Sudo calls open("/dev/shm/_tmp/_tty", O_RDWR) — but the symlink now points to /etc/passwd. The open() succeeds (sudo is running as root), and dup2() redirects the command's stdout to the target file. The attacker can now overwrite arbitrary root-owned files with command output.

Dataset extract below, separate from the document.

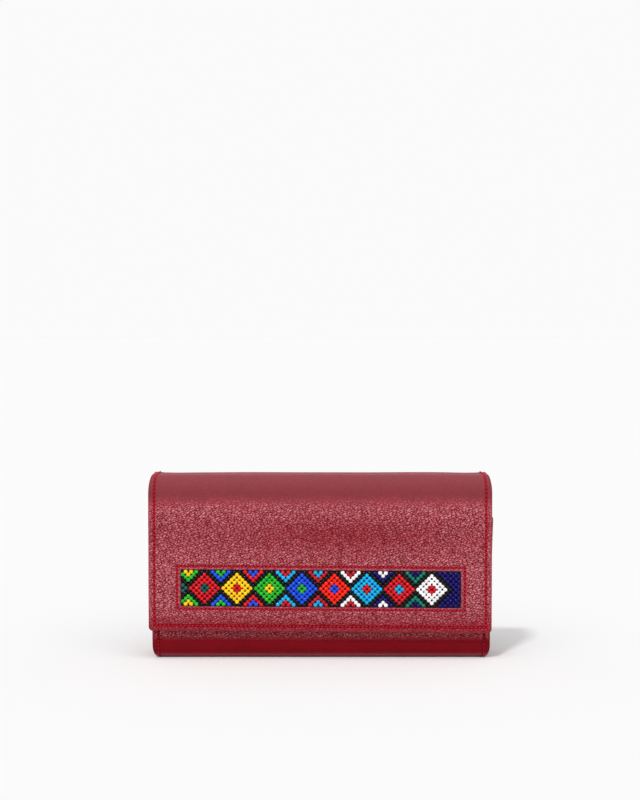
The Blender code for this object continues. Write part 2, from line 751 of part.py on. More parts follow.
def build_slider(pivot):
    """The slider: a saddle over both rows, with an arch on its top for the pull."""
    half_length = SLIDER_LENGTH / 2
    outer = ZIP_ROW_WIDTH / 2 + SEAT + SLIDER_FLANGE
    shape = box_shape(
        (SLIDER_X - half_length, COIN_Y - outer, ZIP_ROW_BOTTOM),
        (SLIDER_X + half_length, COIN_Y + outer, SLIDER_TOP),
    )
    upright = [
        edge
        for edge in shape.edges
        if abs(edge.verts[0].co.z - edge.verts[1].co.z) > SLIDER_PLATE
    ]
    bmesh.ops.bevel(shape, geom=upright, offset=1.2 * MM, segments=3, profile=0.5, affect="EDGES")
    slider = add_object("zip_slider", shape, [brass_material("zip_slider")], pivot)
    channel = box(
        "slider_channel",
        (SLIDER_X - SLIDER_LENGTH, COIN_Y - ZIP_ROW_WIDTH / 2 - SEAT, ZIP_ROW_BOTTOM - SLIDER_PLATE),
        (SLIDER_X + SLIDER_LENGTH, COIN_Y + ZIP_ROW_WIDTH / 2 + SEAT, ZIP_ROW_TOP + SEAT),
        None,
        pivot,
    )
    cut_from(slider, channel)
    arch_top = SLIDER_TOP + ARCH_HOLE_HEIGHT + ARCH_BAR
    arch = box(
        "slider_arch",
        (SLIDER_X - ARCH_LENGTH / 2, COIN_Y - ARCH_WIDTH / 2, SLIDER_TOP - SLIDER_PLATE / 2),
        (SLIDER_X + ARCH_LENGTH / 2, COIN_Y + ARCH_WIDTH / 2, arch_top),
        None,
        pivot,
    )
    arch.hide_render = True
    arch.display_type = "WIRE"
    union = slider.modifiers.new("arch", "BOOLEAN")
    union.operation = "UNION"
    union.solver = "EXACT"
    union.object = arch
    eye = box(
        "slider_eye",
        (SLIDER_X - ARCH_LENGTH / 2 + ARCH_BAR, COIN_Y - PULL_WIDTH, SLIDER_TOP),
        (SLIDER_X + ARCH_LENGTH / 2 - ARCH_BAR, COIN_Y + PULL_WIDTH, SLIDER_TOP + ARCH_HOLE_HEIGHT),
        None,
        pivot,
    )
    cut_from(slider, eye)


def build_pull(pivot):
    """The pull: a flat tag with a slot at its root, whose bar lies in the slider's arch."""
    half_bar = PULL_THICKNESS / 2
    shape = box_shape(
        (SLIDER_X - half_bar, COIN_Y - PULL_WIDTH / 2, PULL_AXIS_Z - half_bar),
        (SLIDER_X + PULL_LENGTH, COIN_Y + PULL_WIDTH / 2, PULL_AXIS_Z + half_bar),
    )
    tip = [
        edge
        for edge in shape.edges
        if all(vertex.co.x > SLIDER_X + PULL_SLOT for vertex in edge.verts)
        and abs(edge.verts[0].co.z - edge.verts[1].co.z) > half_bar
    ]
    bmesh.ops.bevel(shape, geom=tip, offset=PULL_WIDTH * 0.42, segments=4, profile=0.5, affect="EDGES")
    pull = add_object("zip_pull", shape, [brass_material("zip_pull")], pivot)
    slot = box(
        "pull_slot",
        (SLIDER_X + half_bar, COIN_Y - ARCH_WIDTH / 2 - SEAT, PULL_AXIS_Z - PULL_THICKNESS),
        (SLIDER_X + half_bar + PULL_SLOT, COIN_Y + ARCH_WIDTH / 2 + SEAT, PULL_AXIS_Z + PULL_THICKNESS),
        None,
        pivot,
    )
    cut_from(pull, slot)


def build_card_panel():
    """A panel on the back wall, with card slots stepped down its front."""
    half_width = CARD_WIDTH / 2
    box(
        "card_panel",
        (-half_width, CARD_PANEL_Y - CARD_PANEL, CARD_BOTTOM),
        (half_width, CARD_PANEL_Y, CARD_PANEL_TOP),
        card_material("card_panel"),
    )
    for number in range(CARD_STRIP_COUNT):
        name = f"card_slot_{number + 1}"
        near = CARD_PANEL_Y - CARD_PANEL - (number + 1) * CARD_STRIP_PITCH
        top = CARD_STRIP_TOP - number * CARD_STRIP_STEP
        box(
            name,
            (-half_width, near, CARD_BOTTOM),
            (half_width, near + CARD_STRIP, top),
            card_material(name),
        )


def main():
    clear_scene()
    back_fold = add_pivot("back_fold_axis", 0.0, *BACK_FOLD)
    front_fold = add_pivot("front_fold_axis", 0.0, *FRONT_FOLD, parent=back_fold)
    slide = add_pivot("zip_slide_axis", SLIDER_X, COIN_Y, ZIP_ROW_TOP)
    pull_pin = add_pivot("zip_pull_axis", SLIDER_X, COIN_Y, PULL_AXIS_Z, parent=slide)
    build_pouch()
    build_gusset("gusset_left", -1)
    build_gusset("gusset_right", 1)
    build_card_panel()
    build_coin_pocket()
    build_zip_tape("zip_tape_front", -1)
    build_zip_tape("zip_tape_back", 1)
    build_zip_teeth("zip_teeth_front", -1, 0.25)
    build_zip_teeth("zip_teeth_back", 1, 0.75)
    build_zip_stop("zip_stop_left", -1)
    build_zip_stop("zip_stop_right", 1)
    build_slider(slide)
    build_pull(pull_pin)
    build_spine(back_fold)
    build_flap(front_fold)
    build_bead_panel(front_fold)
    build_snap(front_fold)


main()
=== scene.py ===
"""Leather, lining, seed beads, stitching and metalwork for a long wallet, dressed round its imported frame.

Everything is in metres in the frame's own space: +X runs along the wallet, -Y is the front, +Z is up. The
cover is one sheet of leather, followed from the mouth of the pouch down the front, round the base, up the
back, over the top and down the flap.
"""

import math
import random

import bmesh
import bpy
from bpy.props import FloatProperty, FloatVectorProperty, PointerProperty
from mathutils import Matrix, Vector, noise


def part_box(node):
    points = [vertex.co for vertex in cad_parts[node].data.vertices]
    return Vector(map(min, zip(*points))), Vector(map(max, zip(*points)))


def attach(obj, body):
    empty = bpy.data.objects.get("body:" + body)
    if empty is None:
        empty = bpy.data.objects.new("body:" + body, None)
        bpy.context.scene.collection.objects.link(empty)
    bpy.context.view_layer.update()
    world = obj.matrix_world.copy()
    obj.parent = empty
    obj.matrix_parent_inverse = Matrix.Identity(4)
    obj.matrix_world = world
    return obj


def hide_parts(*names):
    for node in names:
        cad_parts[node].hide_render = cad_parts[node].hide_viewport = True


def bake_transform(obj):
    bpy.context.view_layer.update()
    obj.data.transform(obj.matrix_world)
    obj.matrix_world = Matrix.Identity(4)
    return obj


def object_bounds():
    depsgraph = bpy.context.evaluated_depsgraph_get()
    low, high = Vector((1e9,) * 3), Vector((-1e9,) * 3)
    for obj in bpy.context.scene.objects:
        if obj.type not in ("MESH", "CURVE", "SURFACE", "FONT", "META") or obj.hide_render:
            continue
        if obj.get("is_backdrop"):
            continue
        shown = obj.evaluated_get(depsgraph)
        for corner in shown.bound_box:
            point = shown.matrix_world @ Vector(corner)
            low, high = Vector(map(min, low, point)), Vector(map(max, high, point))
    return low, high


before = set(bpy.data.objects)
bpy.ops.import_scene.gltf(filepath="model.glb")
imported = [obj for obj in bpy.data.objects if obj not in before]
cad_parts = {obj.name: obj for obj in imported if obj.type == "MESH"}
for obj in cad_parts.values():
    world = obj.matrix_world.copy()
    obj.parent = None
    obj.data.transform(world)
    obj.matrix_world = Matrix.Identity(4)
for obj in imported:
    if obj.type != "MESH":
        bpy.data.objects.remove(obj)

bl_info = {
    "name": "Beaded wallet",
    "version": (1, 0, 0),
    "blender": (4, 5, 0),
    "location": "3D View > Sidebar > Wallet",
    "description": "Dresses the packed wallet in leather, lining, seed beads, stitching and metalwork",
    "category": "Object",
}

MM = 0.001
CAD_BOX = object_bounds()

# Places read from the frame
POUCH_LOW, POUCH_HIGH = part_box("pouch_leather")
SPINE_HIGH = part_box("spine_leather")[1]
FLAP_LOW, FLAP_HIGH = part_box("flap_leather")
BEADS_LOW, BEADS_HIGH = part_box("bead_panel")
GUSSET_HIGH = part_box("gusset_right")[1]
COIN_LOW, COIN_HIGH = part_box("coin_pocket")
CARD_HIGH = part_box("card_panel")[1]
SOCKET_LOW, SOCKET_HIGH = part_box("snap_socket")
STUD_LOW, STUD_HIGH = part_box("snap_stud")
HEIGHT = SPINE_HIGH.z
BACK_Y = POUCH_HIGH.y
FRONT_Y = POUCH_LOW.y
FLAP_Y = FLAP_LOW.y
FLAP_HEM_Z = FLAP_LOW.z
FLAP_HALF = FLAP_HIGH.x
COVER_EASE = 0.5 * MM
COVER_HALF = SPINE_HIGH.x + COVER_EASE
MOUTH_HALF = POUCH_HIGH.x
COIN_Y = (COIN_LOW.y + COIN_HIGH.y) / 2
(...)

Flaw and race conditions in the synthetic vuln

The synthetic vulnerability includes the same broad search for a tty device file in /dev, including /dev/shm, and the same race conditions.

static char *
find_serial_dev(dev_t rdev, char *name_out, size_t name_sz)
{

    // First tries /dev/pts/<number> like sudo does
    // if that fails, invokes the broader search:
    ret = scan_device_dir(buf, rdev, 0, name_out, name_sz);
    /// ...

static char *
scan_device_dir(const char *dir, dev_t rdev, int is_known,
                char *name_out, size_t name_sz)
{
   // ...
   // like sudo, scan_device_dir uses stat to examine potential devices
   // which follows symlinks
​​   if (stat(pathbuf, &sb) == -1)
   
   // ..
  
   // also like sudo, scan_device_dir verifies that the file is in fact 
   // the expected device

   if (S_ISCHR(sb.st_mode) && sb.st_rdev == rdev) {

These are all the conditions that allow an exploit developed against the real CVE-2017-1000367 to work against this synthetic with minimal modification:

• User-controlled input is mis-parsed in the same way
• That input is used to look for an invalid tty in a known location
• A broader search for the tty descends /dev/shm in the same way
• That broader search verifies that the fake tty is the right device (missing that it’s a symlink)
• The device is then actually opened and used well after the check

Conclusion

Our free zeropath-ctf repository contains ten playable exploit development CTFs, including one for CVE-2017-1000367. These CTFs leverage synthetic lookalikes of the real vulnerabilities, reducing complexity without losing the essential shape of the flaw, and are coupled with walkthroughs and example, working POCs.

Hopefully, this is a fun and useful resource for people out there interested in leveling up their exploit development skills!